What This Centralisation Achieves

This centralisation solves four structural issues:

  • Complement reconciliation across YES and NO tokens
  • Capital-efficient liquidity projection
  • Continuous limit order management
  • Gasless market order execution

In this article, we explore why these issues arise and why they require coordination above the settlement layer.


A Simple Binary Market

The Core Primitive

Consider a market:

Will Event X happen?

On Polymarket, $1 can be split into two tokens:

  • 1 YES
  • 1 NO

Together they equal $1.


Settlement Logic

At resolution:

  • YES pays $1 if the event happens, otherwise $0
  • NO pays $1 if the event does not happen, otherwise $0

YES and NO are separate tokens.


Four On-Chain Trade Directions

Mechanical Distinction

Because YES and NO are separate tokens, there are four discrete on-chain trades:

  • Buy YES
  • Sell YES
  • Buy NO
  • Sell NO

These are mechanically distinct.


Economic Overlap

However:

  • Buy YES for c is economically equivalent to Sell NO for 1 − c
  • Buy NO for c is economically equivalent to Sell YES for 1 − c

Why?


Trade Equivalence

Starting Portfolio

Start with the portfolio:

Stage Cash YES NO Payout if YES Happens Payout if NO Happens
Initial 1 1 1 2 2
Buy 1 YES for c 1 − c 2 1 3 − c 2 − c
Sell 1 NO for 1 − c 2 − c 1 0 3 − c 2 − c

Identical Economic Outcome

Both trades produce identical final payoffs.

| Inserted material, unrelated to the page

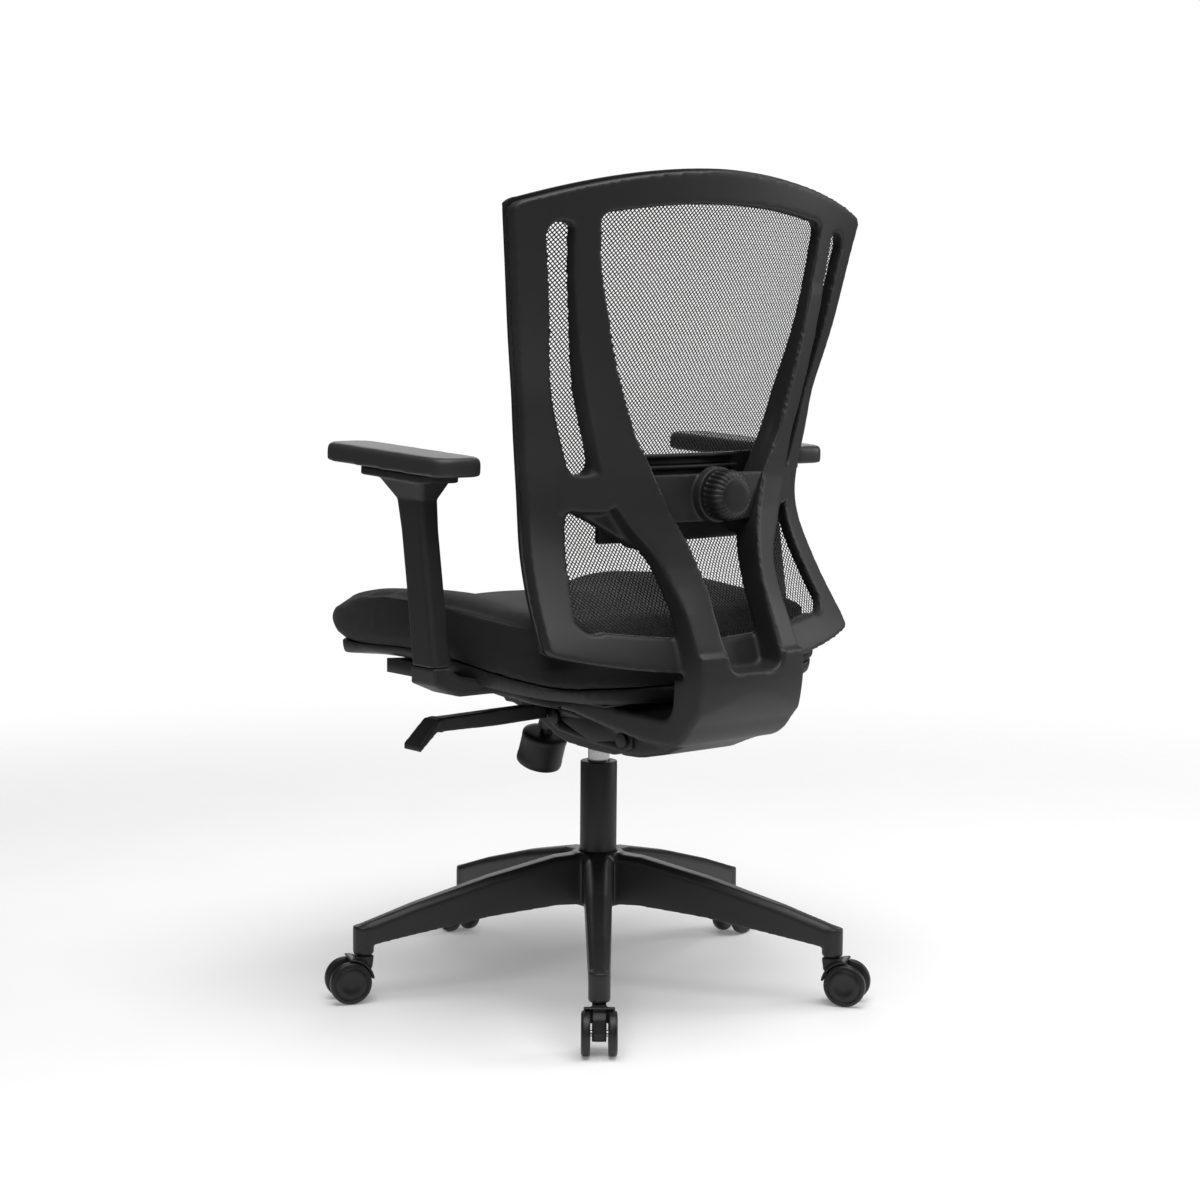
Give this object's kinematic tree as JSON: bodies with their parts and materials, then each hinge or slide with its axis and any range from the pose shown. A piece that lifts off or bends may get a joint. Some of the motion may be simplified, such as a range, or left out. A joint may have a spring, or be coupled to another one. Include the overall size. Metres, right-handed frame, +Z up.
{
  "type": "swivel office chair",
  "caption": "Swivel task chair with a mesh back in a curved open frame, a J shaped spine, height adjustable arms, fabric seat and a star base on twin-wheel casters.",
  "frame": {"origin": "on the floor, on the seat's swivel axis", "axes": "+Z up, +X towards the sitter's left, +Y to the rear of the seat"},
  "size_m": [0.6997, 0.6788, 1.0482],
  "materials": {
    "base_nylon": "fine satin moulded nylon",
    "frame_plastic": "matt moulded plastic",
    "dark_plastic": "matt moulded plastic",
    "soft_plastic": "satin soft polyurethane",
    "wheel_plastic": "satin moulded nylon tread",
    "cushion_fabric": "close woven matt fabric",
    "back_mesh": "open diagonal mesh",
    "column_paint": "satin powder coat",
    "mechanism_paint": "satin powder coat",
    "bright_steel": "ground steel",
    "spring_steel": "oiled spring steel",
    "screw_steel": "blackened steel"
  },
  "bodies": {
    "base": {"star_base": "base_nylon", "column_tube": "column_paint", "thrust_bearing": "bright_steel"},
    "swivel": {"piston_rod": "bright_steel", "retaining_clip": "screw_steel"},
    "mechanism": {"gas_cylinder": "bright_steel", "mechanism_housing": "mechanism_paint", "recline_pivot": "screw_steel", "tilt_pivot": "screw_steel", "tilt_springs": "spring_steel"},
    "release": {"release_button": "dark_plastic"},
    "lever": {"height_lever": "dark_plastic", "lever_paddle": "dark_plastic"},
    "tension": {"tension_knob": "dark_plastic", "tension_screw": "screw_steel"},
    "seat_frame": {"seat_plate": "mechanism_paint", "slide_rails": "dark_plastic", "bracket_bolts": "screw_steel", "arm_bracket_left": "frame_plastic", "arm_bracket_right": "frame_plastic"},
    "seat": {"seat_pan": "frame_plastic", "seat_cushion": "cushion_fabric"},
    "slide_lever": {"slide_paddle": "dark_plastic"},
    "arm_left": {"arm_sleeve_left": "frame_plastic"},
    "arm_right": {"arm_sleeve_right": "frame_plastic"},
    "button_left": {"arm_button_left": "dark_plastic"},
    "button_right": {"arm_button_right": "dark_plastic"},
    "pad_left": {"arm_pad_left": "soft_plastic"},
    "pad_right": {"arm_pad_right": "soft_plastic"},
    "back": {"back_frame": "frame_plastic", "back_spine": "frame_plastic", "link_plates": "mechanism_paint", "spine_bolts": "screw_steel", "mesh_gasket": "dark_plastic", "back_mesh": "back_mesh", "lumbar_carrier": "frame_plastic"},
    "lumbar": {"lumbar_pad": "dark_plastic"},
    "lumbar_drive": {"lumbar_knob": "dark_plastic", "lumbar_screw": "screw_steel"},
    "fork_1": {"caster_hood_1": "base_nylon", "caster_pins_1": "bright_steel"},
    "wheels_1": {"caster_wheels_1": "wheel_plastic"},
    "fork_2": {"caster_hood_2": "base_nylon", "caster_pins_2": "bright_steel"},
    "wheels_2": {"caster_wheels_2": "wheel_plastic"},
    "fork_3": {"caster_hood_3": "base_nylon", "caster_pins_3": "bright_steel"},
    "wheels_3": {"caster_wheels_3": "wheel_plastic"},
    "fork_4": {"caster_hood_4": "base_nylon", "caster_pins_4": "bright_steel"},
    "wheels_4": {"caster_wheels_4": "wheel_plastic"},
    "fork_5": {"caster_hood_5": "base_nylon", "caster_pins_5": "bright_steel"},
    "wheels_5": {"caster_wheels_5": "wheel_plastic"}
  },
  "joints": [
    {"name": "swivel", "type": "hinge", "parent": "base", "child": "swivel", "pos_m": [0, 0, 0.2], "axis": [0, 0, 1], "continuous": true},
    {"name": "seat_lift", "type": "slide", "parent": "swivel", "child": "mechanism", "axis": [0, 0, 1], "range_m": [0, 0.1]},
    {"name": "back_recline", "type": "hinge", "parent": "mechanism", "child": "back", "pos_m": [0, -0.01, 0.357], "axis": [-1, 0, 0], "range_deg": [0, 20], "stiffness_Nm_per_rad": 90, "springref_deg": -20.05},
    {"name": "seat_tilt", "type": "hinge", "parent": "mechanism", "child": "seat_frame", "pos_m": [0, -0.105, 0.376], "axis": [-1, 0, 0], "range_deg": [0, 7]},
    {"name": "seat_depth", "type": "slide", "parent": "seat_frame", "child": "seat", "axis": [0, -1, 0], "range_m": [0, 0.05]},
    {"name": "slide_release", "type": "hinge", "parent": "seat", "child": "slide_lever", "pos_m": [0.2, -0.108, 0.422], "axis": [0, -1, 0], "range_deg": [0, 7], "stiffness_Nm_per_rad": 1.2, "springref_deg": -11.46},
    {"name": "height_release", "type": "hinge", "parent": "mechanism", "child": "lever", "pos_m": [0.044, -0.034, 0.366], "axis": [0, -1, 0], "range_deg": [0, 6], "stiffness_Nm_per_rad": 6, "springref_deg": -11.46},
    {"name": "gas_button", "type": "slide", "parent": "mechanism", "child": "release", "axis": [0, 0, -1], "range_m": [0, 0.0042], "stiffness_N_per_m": 3000, "springref_m": -0.001},
    {"name": "tilt_tension", "type": "hinge", "parent": "mechanism", "child": "tension", "pos_m": [0, -0.111, 0.317], "axis": [0, -0.342, -0.9397], "range_deg": [0, 1080]},
    {"name": "lumbar_turn", "type": "hinge", "parent": "back", "child": "lumbar_drive", "pos_m": [0, 0.24, 0.6555], "axis": [0, 1, 0], "range_deg": [0, 720]},
    {"name": "lumbar_depth", "type": "slide", "parent": "back", "child": "lumbar", "axis": [0, -1, 0], "range_m": [0, 0.008]},
    {"name": "arm_height_left", "type": "slide", "parent": "seat_frame", "child": "arm_left", "axis": [0, -0.1504, 0.9886], "range_m": [0, 0.07]},
    {"name": "arm_catch_left", "type": "slide", "parent": "arm_left", "child": "button_left", "axis": [0, 1, 0], "range_m": [0, 0.0032], "stiffness_N_per_m": 900, "springref_m": -0.001},
    {"name": "pad_slide_left", "type": "slide", "parent": "arm_left", "child": "pad_left", "axis": [0, -0.9989, 0.0462], "range_m": [-0.025, 0.025]},
    {"name": "arm_height_right", "type": "slide", "parent": "seat_frame", "child": "arm_right", "axis": [0, -0.1504, 0.9886], "range_m": [0, 0.07]},
    {"name": "arm_catch_right", "type": "slide", "parent": "arm_right", "child": "button_right", "axis": [0, 1, 0], "range_m": [0, 0.0032], "stiffness_N_per_m": 900, "springref_m": -0.001},
    {"name": "pad_slide_right", "type": "slide", "parent": "arm_right", "child": "pad_right", "axis": [0, -0.9989, 0.0462], "range_m": [-0.025, 0.025]},
    {"name": "caster_swivel_1", "type": "hinge", "parent": "base", "child": "fork_1", "pos_m": [0.20036, 0.24306, 0.07], "axis": [0, 0, 1], "continuous": true},
    {"name": "caster_roll_1", "type": "hinge", "parent": "fork_1", "child": "wheels_1", "pos_m": [0.21309, 0.25849, 0.027], "axis": [-0.7716, 0.6361, 0], "continuous": true},
    {"name": "caster_swivel_2", "type": "hinge", "parent": "base", "child": "fork_2", "pos_m": [-0.16925, 0.26567, 0.07], "axis": [0, 0, 1], "continuous": true},
    {"name": "caster_roll_2", "type": "hinge", "parent": "fork_2", "child": "wheels_2", "pos_m": [-0.17999, 0.28254, 0.027], "axis": [-0.8434, -0.5373, 0], "continuous": true},
    {"name": "caster_swivel_3", "type": "hinge", "parent": "base", "child": "fork_3", "pos_m": [-0.30497, -0.07887, 0.07], "axis": [0, 0, 1], "continuous": true},
    {"name": "caster_roll_3", "type": "hinge", "parent": "fork_3", "child": "wheels_3", "pos_m": [-0.32433, -0.08388, 0.027], "axis": [0.2504, -0.9681, 0], "continuous": true},
    {"name": "caster_swivel_4", "type": "hinge", "parent": "base", "child": "fork_4", "pos_m": [-0.01923, -0.31441, 0.07], "axis": [0, 0, 1], "continuous": true},
    {"name": "caster_roll_4", "type": "hinge", "parent": "fork_4", "child": "wheels_4", "pos_m": [-0.02045, -0.33437, 0.027], "axis": [0.9981, -0.061, 0], "continuous": true},
    {"name": "caster_swivel_5", "type": "hinge", "parent": "base", "child": "fork_5", "pos_m": [0.29308, -0.11545, 0.07], "axis": [0, 0, 1], "continuous": true},
    {"name": "caster_roll_5", "type": "hinge", "parent": "fork_5", "child": "wheels_5", "pos_m": [0.31169, -0.12278, 0.027], "axis": [0.3665, 0.9304, 0], "continuous": true}
  ],
  "couplings": [
    {"joint": "seat_tilt", "follows": "back_recline", "ratio": 0.35},
    {"joint": "gas_button", "follows": "height_release", "m_per_rad": 0.04},
    {"joint": "lumbar_depth", "follows": "lumbar_turn", "m_per_rad": 0.00063662}
  ]
}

Buying YES for c is economically equivalent to selling NO for 1 − c.

But they are expressed as trades in different tokens.

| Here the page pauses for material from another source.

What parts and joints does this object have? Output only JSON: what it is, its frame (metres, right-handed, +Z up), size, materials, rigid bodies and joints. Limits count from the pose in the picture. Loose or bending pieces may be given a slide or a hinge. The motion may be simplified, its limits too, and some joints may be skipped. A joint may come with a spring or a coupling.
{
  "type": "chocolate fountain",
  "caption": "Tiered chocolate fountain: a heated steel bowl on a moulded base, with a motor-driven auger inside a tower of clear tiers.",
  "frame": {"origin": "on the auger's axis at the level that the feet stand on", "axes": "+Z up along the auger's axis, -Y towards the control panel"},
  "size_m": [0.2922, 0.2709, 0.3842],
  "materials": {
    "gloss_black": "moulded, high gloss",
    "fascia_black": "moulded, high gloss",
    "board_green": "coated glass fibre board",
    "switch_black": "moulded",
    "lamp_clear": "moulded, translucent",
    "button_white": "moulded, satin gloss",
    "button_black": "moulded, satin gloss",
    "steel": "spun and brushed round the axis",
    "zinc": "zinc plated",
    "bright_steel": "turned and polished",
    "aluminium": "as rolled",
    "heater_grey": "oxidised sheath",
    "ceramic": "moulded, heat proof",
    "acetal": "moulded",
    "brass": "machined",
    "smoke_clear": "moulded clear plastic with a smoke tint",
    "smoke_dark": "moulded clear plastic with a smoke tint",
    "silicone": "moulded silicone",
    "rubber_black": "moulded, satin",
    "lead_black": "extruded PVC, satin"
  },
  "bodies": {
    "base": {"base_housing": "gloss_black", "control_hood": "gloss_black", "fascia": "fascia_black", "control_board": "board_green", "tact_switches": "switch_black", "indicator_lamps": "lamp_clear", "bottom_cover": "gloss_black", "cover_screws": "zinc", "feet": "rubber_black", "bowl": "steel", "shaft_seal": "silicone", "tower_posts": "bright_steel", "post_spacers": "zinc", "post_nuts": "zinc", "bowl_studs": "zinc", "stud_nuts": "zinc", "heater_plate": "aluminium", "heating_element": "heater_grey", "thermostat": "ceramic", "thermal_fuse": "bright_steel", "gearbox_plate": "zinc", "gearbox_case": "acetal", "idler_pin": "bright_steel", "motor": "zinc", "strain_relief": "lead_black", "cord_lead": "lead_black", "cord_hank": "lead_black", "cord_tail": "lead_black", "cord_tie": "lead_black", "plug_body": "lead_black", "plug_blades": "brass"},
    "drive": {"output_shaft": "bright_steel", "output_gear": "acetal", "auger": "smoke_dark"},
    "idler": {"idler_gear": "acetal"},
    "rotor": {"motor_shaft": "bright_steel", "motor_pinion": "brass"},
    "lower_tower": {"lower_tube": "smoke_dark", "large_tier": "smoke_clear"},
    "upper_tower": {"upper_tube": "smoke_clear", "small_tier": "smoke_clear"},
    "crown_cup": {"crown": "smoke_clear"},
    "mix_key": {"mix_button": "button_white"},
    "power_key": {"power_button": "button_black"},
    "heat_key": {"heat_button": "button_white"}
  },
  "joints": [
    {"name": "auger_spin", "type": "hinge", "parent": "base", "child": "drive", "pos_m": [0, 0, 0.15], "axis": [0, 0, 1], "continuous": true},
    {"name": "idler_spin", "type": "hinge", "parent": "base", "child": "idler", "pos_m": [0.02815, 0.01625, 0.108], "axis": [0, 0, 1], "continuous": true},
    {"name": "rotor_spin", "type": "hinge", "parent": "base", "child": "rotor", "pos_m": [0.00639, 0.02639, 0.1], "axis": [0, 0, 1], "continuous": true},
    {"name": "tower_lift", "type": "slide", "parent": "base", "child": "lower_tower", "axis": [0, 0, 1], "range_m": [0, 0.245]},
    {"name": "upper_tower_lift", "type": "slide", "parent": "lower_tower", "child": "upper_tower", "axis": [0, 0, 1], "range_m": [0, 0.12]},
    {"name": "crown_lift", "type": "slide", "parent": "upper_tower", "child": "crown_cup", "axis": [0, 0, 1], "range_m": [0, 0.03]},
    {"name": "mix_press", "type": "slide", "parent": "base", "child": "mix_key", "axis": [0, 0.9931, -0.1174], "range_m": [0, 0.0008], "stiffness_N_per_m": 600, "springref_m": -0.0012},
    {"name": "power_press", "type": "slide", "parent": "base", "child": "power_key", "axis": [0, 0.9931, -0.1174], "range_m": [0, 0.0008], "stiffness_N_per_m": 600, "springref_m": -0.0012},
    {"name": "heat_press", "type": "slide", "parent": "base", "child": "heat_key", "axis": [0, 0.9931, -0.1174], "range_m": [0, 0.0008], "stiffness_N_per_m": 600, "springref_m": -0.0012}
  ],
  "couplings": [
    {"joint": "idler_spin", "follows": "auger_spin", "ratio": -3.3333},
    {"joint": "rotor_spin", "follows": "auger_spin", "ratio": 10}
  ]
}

That difference matters for matching.


1. Complement Reconciliation

The Matching Problem

A naïve token-based orderbook matches identical instruments:

  • Buy YES matches Sell YES
  • Buy NO matches Sell NO

But economic exposure crosses token boundaries.

Buy YES at price c
Sell NO at price 1 − c

As shown above, these represent the same economic change.


Why This Requires Coordination

Matching therefore requires recognising this symmetry and translating price and direction.

Currently, there is no on-chain implementation of this complement reconciliation.

Polymarket’s CLOB performs both matching and exposure normalisation off-chain.


2. Liquidity Projection

Conditional Liquidity

A market maker with $100 can place limit orders across many binary markets simultaneously, thus supporting far more than $100 of quoted liquidity.

These orders are conditional.

Capital is only consumed if an order is filled.

Until execution, they are signed commitments.


Solvency at Match Time

This allows liquidity to be expressed across multiple markets at once, with solvency enforced at the moment of match.


3. Gasless Limit Order Management

Off-Chain Order Lifecycle

Limit orders are signed messages stored off-chain.

They can be:

  • Placed
  • Modified
  • Cancelled

Without sending a transaction.


Execution Boundary

Only executed trades are submitted on-chain.

This enables continuous quoting and active repricing.


4. Gasless Market Order Execution

Immediate Matching

Market orders are also submitted gaslessly.

The matching engine pairs them against resting liquidity immediately.


On-Chain Settlement

The resulting trade is then settled on-chain.


Summary

Polymarket’s off-chain trading layer instantiates four capabilities:

  • Complement reconciliation
  • Liquidity projection
  • Gasless limit order management
  • Gasless market order execution

Polymarket achieves these capabilities through centralised coordination.

PredictionSwap decentralises them by adjusting the on-chain representation of state and exposure.